Citizens of the other 17 countries are looking to Merkel for leadership, particularly Germany, France, South Korea, and the United Kingdom, who held the German chancellor in highest regard (the G-20 includes 19 nations and the EU). Even U.S. citizens have more confidence in Merkel than in Trump, 56 percent to 46 percent, though there are wide differences in perception along party lines. Pew comes up with its numbers by interviewing a sample of at least 1,000 people by phone or in person in each nation.
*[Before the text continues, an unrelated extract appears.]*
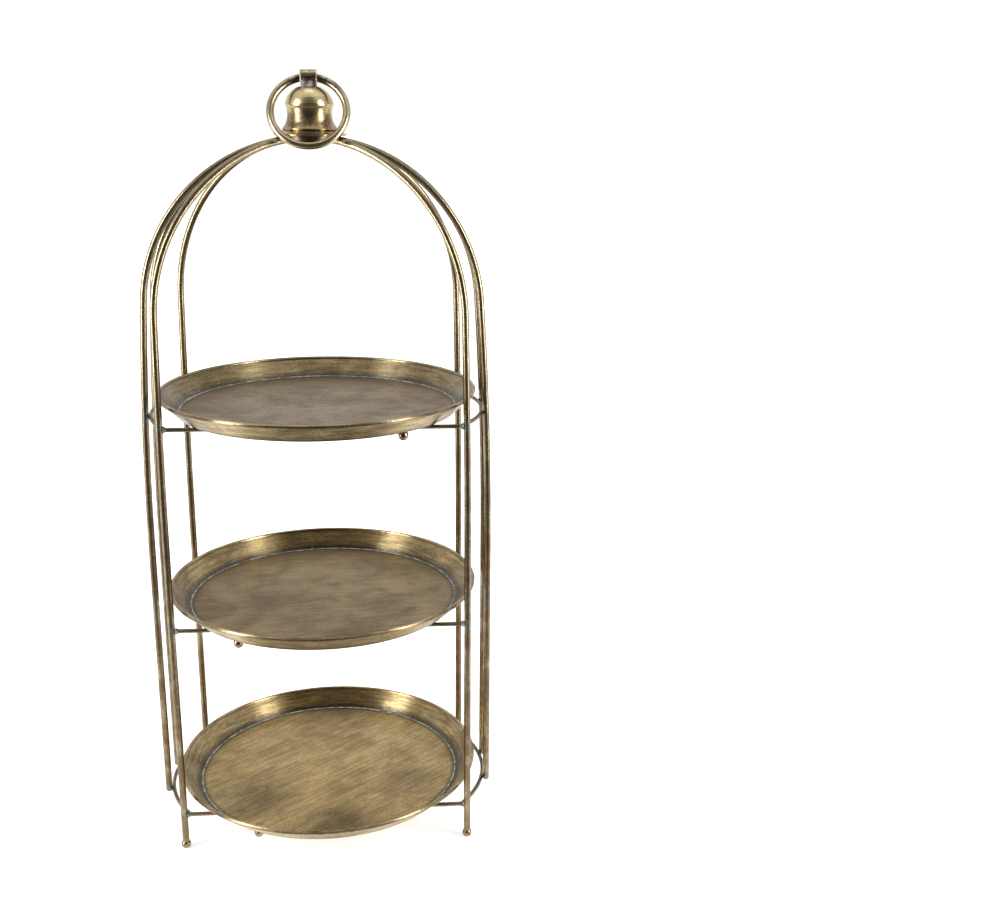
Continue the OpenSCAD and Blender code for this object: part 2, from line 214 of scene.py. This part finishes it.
def antique(name, tones, strokes, turn=0.0, cloud_size=26.0, cloud=(0.40, 0.66), streak=0.45, speck=0.5,
            rough=(0.24, 0.42), dent=0.25, tarnish_and_shade=(), rings=(), stains_and_shade=(), facing_down_painted_light=None, clean_above=None,
            clean_band=0.08, turned=0.0, wander=0.0, scratch=0.05):
    """Antiqued brass: cloudy patina, brush strokes, specks and slow dents.

    tones are bright, mid and dark. strokes is the scale of the brush strokes on X, Y and Z: low along
    them and high across them. turn swings them about Z, wander is how crooked they run, and scratch
    how deep they are, in millimetres, as dent is for the dents. tarnish_and_shade holds (height, reach,
    tone, dull) of bands, where dull is how much less metallic they are: tarnish, and round the bell's
    waist painted shade. rings (tone, start, end, amount) go by distance from the Z axis, and
    stains_and_shade (x, y, reach, amount) are dark patches: stains, and in places painted shade.
    facing_down_painted_light is a tone painted on faces that look down, for the light reflected up
    onto them. Above the height clean_above the metal is smoother and clearer, and clean_band is half
    the height over which it changes. turned is how far lathe marks round the Z axis draw out the gloss.
    """
    bright, mid, dark = tones
    paint = Paint(name)
    clouds = paint.noise(paint.coords, cloud_size, 6.0, 0.6, 0.4)
    lines = paint.noise(paint.stretched(strokes, turn), 1.0, 5.0, 0.62, wander)
    specks = paint.noise(paint.coords, GRAIN, 4.0, 0.65)
    height = paint.split(paint.coords)[2]
    patina = paint.ramp(clouds, *cloud)
    worn = paint.ramp(lines, 0.36, 0.64)
    grime = paint.ramp(specks, 0.54, 0.70, 0.0, speck)
    glint = paint.ramp(specks, 0.42, 0.28, 0.0, 0.5 * speck)
    if clean_above is not None:
        clean = paint.ramp(height, clean_above - clean_band, clean_above + clean_band, 1.0, 0.25)
        patina = paint.math("MULTIPLY", patina, clean)
        grime = paint.math("MULTIPLY", grime, clean)
        glint = paint.math("MULTIPLY", glint, clean)
    colour = paint.blend(patina, bright, mid)
    if facing_down_painted_light is not None:
        facing = paint.split(paint.node("ShaderNodeNewGeometry").outputs["Normal"])[2]
        # Painted light: faces that look down take a tone of their own, set for the light reflected up onto
        # them
        colour = paint.blend(paint.ramp(facing, -0.2, -0.5), colour, paint.blend(patina, facing_down_painted_light, mid))
    for tone, begin, finish, amount in rings:
        reach = paint.distance((0, 0, 0), (1, 1, 0))
        colour = paint.blend(paint.ramp(reach, begin, finish, 0.0, amount), colour, tone)
    for x, y, reach, amount in stains_and_shade:
        ragged = paint.math("MULTIPLY", paint.noise(paint.coords, DENTS, 4.0), 0.5 * reach)
        away = paint.math("ADD", paint.distance((x, y, 0), (1, 1, 0)), ragged)
        colour = paint.blend(paint.ramp(away, 0.35 * reach, 1.25 * reach, amount, 0.0), colour, dark)
    drift = paint.ramp(paint.noise(paint.coords, DRIFT, 3.0), 0.36, 0.64)
    colour = paint.blend(1.0, colour, paint.blend(drift, OLIVE, RUDDY), "MULTIPLY")
    colour = paint.blend(paint.math("MULTIPLY", worn, streak), colour, dark)
    colour = paint.blend(grime, colour, dark)
    colour = paint.blend(glint, colour, CREAM)
    spots = paint.noise(paint.coords, SPOTS, 3.0)
    metal = 1.0
    for level, reach, tone, dull in tarnish_and_shade:
        near = paint.math("ABSOLUTE", paint.math("SUBTRACT", height, level))
        band = paint.ramp(near, 0.2 * reach, reach, 1.0, 0.0)
        mask = paint.math("MULTIPLY", band, paint.ramp(spots, 0.40, 0.58))
        colour = paint.blend(mask, colour, tone)
        metal = paint.math("SUBTRACT", metal, paint.math("MULTIPLY", mask, dull))
    paint.set("Base Color", colour)
    roughness = paint.ramp(clouds, 0.3, 0.7, *rough)
    if clean_above is not None:
        roughness = paint.math("MULTIPLY", roughness, paint.ramp(clean, 0.0, 1.0, 0.9, 1.0))
    paint.set("Roughness", paint.math("ADD", roughness, paint.math("MULTIPLY", grime, 0.15)))
    dents = paint.bump(paint.noise(paint.coords, DENTS, 2.0), dent * MM)
    scratches = paint.bump(lines, scratch * MM, dents)
    paint.set("Normal", paint.bump(specks, 0.05 * speck * MM, scratches))
    paint.set("Metallic", metal)
    if turned:
        round_z = paint.node("ShaderNodeVectorMath", operation="CROSS_PRODUCT")
        round_z.inputs[0].default_value = (0, 0, 1)
        paint.join(paint.coords, round_z.inputs[1])
        paint.set("Tangent", round_z.outputs[0])
        paint.set("Anisotropic", turned)
        paint.set("Anisotropic Rotation", 0.25)
    return paint.material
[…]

It’s not a totally unfamiliar position for an American president. A Pew survey taken at the end of George W. Bush’s second term in 2008 showed very little confidence in American leadership, followed by eight years of relatively robust marks for President Barack Obama. But it does put Trump in an awkward spot as second fiddle to Merkel in the West and perhaps Chinese President Xi Jinping on the world stage as the gathering begins on Friday.

“Not only does President Trump clearly have a lesser understanding of the world and its problems than his predecessor, he has presented no clear policy frameworks for the world to understand where he would like to go,” Thomas Bernes, a career foreign service officer for Canada and a distinguished Fellow at the Center for International Governance Innovation, told VICE News. “The result is a global policy vacuum.”

In addition, Bernes said, Trump’s lack of appointments in his senior administration “leaves the world with very few officials to talk to.”

Trump’s withdrawal from the Paris climate accord as well as his skepticism of international trade agreements — two topics sure to be discussed at the G-20 — have met with widespread opposition from countries attending. Trump has reportedly told advisers he’s more concerned about being scolded by Merkel for pulling out of Paris than he is about his meeting with Vladimir Putin.

“Many leaders around the world who have looked to the U.S. historically for leadership are coming to the conclusion that they will now have to rely more on themselves, individually and collectively, to manage common problems,” Richard Caplan, a professor of International Relations at Oxford University who served as a specialist-adviser to the Select Committee on Foreign Affairs in the U.K. House of Commons, told VICE News. “We can expect to see more G-20 countries seeking to achieve many of their goals without active U.S. support.”

One of the biggest swings in public opinion between Obama and Trump occurred in Russia. Fifty-three percent of Russians had confidence in Trump, up from a low of 11 percent toward Obama in 2015. But Russian support doesn’t do much for the U.S. and actually further erodes confidence in Trump for his siding with a country whose domestic policies often conflict with those of the G-20.

“Russian confidence in American leadership does nothing to enhance U.S. standing in the world — quite the contrary,” Caplan said. “The U.S. is likely to find its influence in international forums such as the G-20 diminished.”